Author: Matias Leone
A simple SQL engine for queries implemented on top of Hadoop Map-Reduce See detailed explanation in: http://leonedev.blogspot.com/2014/12/simple-hadoop-sql-engine.html
##Installation
-
Install Java JDK 1.7 and set JAVA_HOME
-
Download Apache Hadoop latest stable version 2: http://hadoop.apache.org/releases.html#Download I'm using version 2.5.1
-
Unzip hadoop files and set HADOOP_HOME variable to the extracted dir. Example: export HADOOP_HOME=myHomeDir/hadoop-2.5.1
-
Set all the following variables: export HADOOP_PREFIX=$HADOOP_HOME export HADOOP_MAPRED_HOME=$HADOOP_HOME export HADOOP_COMMON_HOME=$HADOOP_HOME export HADOOP_HDFS_HOME=$HADOOP_HOME export YARN_HOME=$HADOOP_HOME export HADOOP_CONF_DIR=$HADOOP_HOME/etc/hadoop export YARN_CONF_DIR=$HADOOP_HOME/etc/hadoop
##Create Test Data
-
Go to hadoop home cd $HADOOP_HOME
-
Generate some test data with one million rows in $HADOOP_HOME/input bin/hadoop jar HadoopSqlEngine.jar sqlEngine.TestDataGenerator "input" 1000000
##Examples Go to hadoop home: cd $HADOOP_HOME
####Simple query bin/hadoop jar HadoopSqlEngine.jar sqlEngine.SqlEngine -showResults -sql "SELECT user.0, user.1 FROM user"
####Simple query with order by bin/hadoop jar HadoopSqlEngine.jar sqlEngine.SqlEngine -showResults -sql "SELECT user.0, user.1 FROM user ORDER BY 1"
####Join two tables and use Where bin/hadoop jar HadoopSqlEngine.jar sqlEngine.SqlEngine -showResults -sql "SELECT product.0, product.1, product.2 FROM sale JOIN product ON product.0 = sale.1 WHERE product.2 > '20' AND product.1 LIKE 'Shadow'"
####Join 3 tables and use Group By bin/hadoop jar HadoopSqlEngine.jar sqlEngine.SqlEngine -showResults -sql "SELECT user.1, COUNT(product.1) FROM sale JOIN user ON sale.0 = user.0 JOIN product ON product.0 = sale.1 GROUP BY user.1 ORDER BY 0 ASC"

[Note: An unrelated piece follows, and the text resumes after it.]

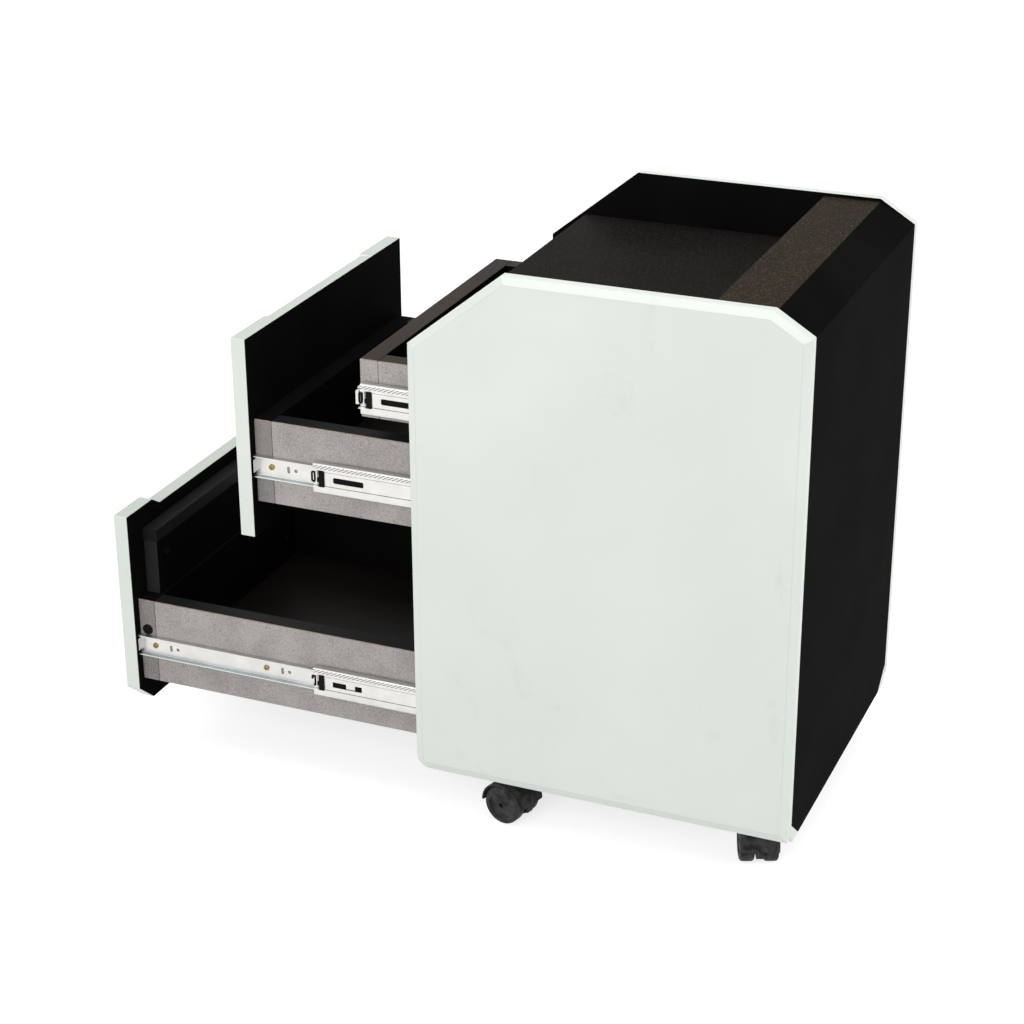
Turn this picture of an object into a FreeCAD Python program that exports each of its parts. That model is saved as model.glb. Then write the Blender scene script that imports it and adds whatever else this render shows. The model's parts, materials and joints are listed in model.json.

####Join 4 tables and apply complex Where filter bin/hadoop jar HadoopSqlEngine.jar sqlEngine.SqlEngine -showResults -sql "SELECT user.1, product.1, store.1 FROM sale JOIN user ON sale.0 = user.0 JOIN product ON product.0 = sale.1 JOIN store ON store.0 = sale.2 WHERE user.1 LIKE 'Robert' AND (store.1 = 'Houston' OR product.2 > '40')"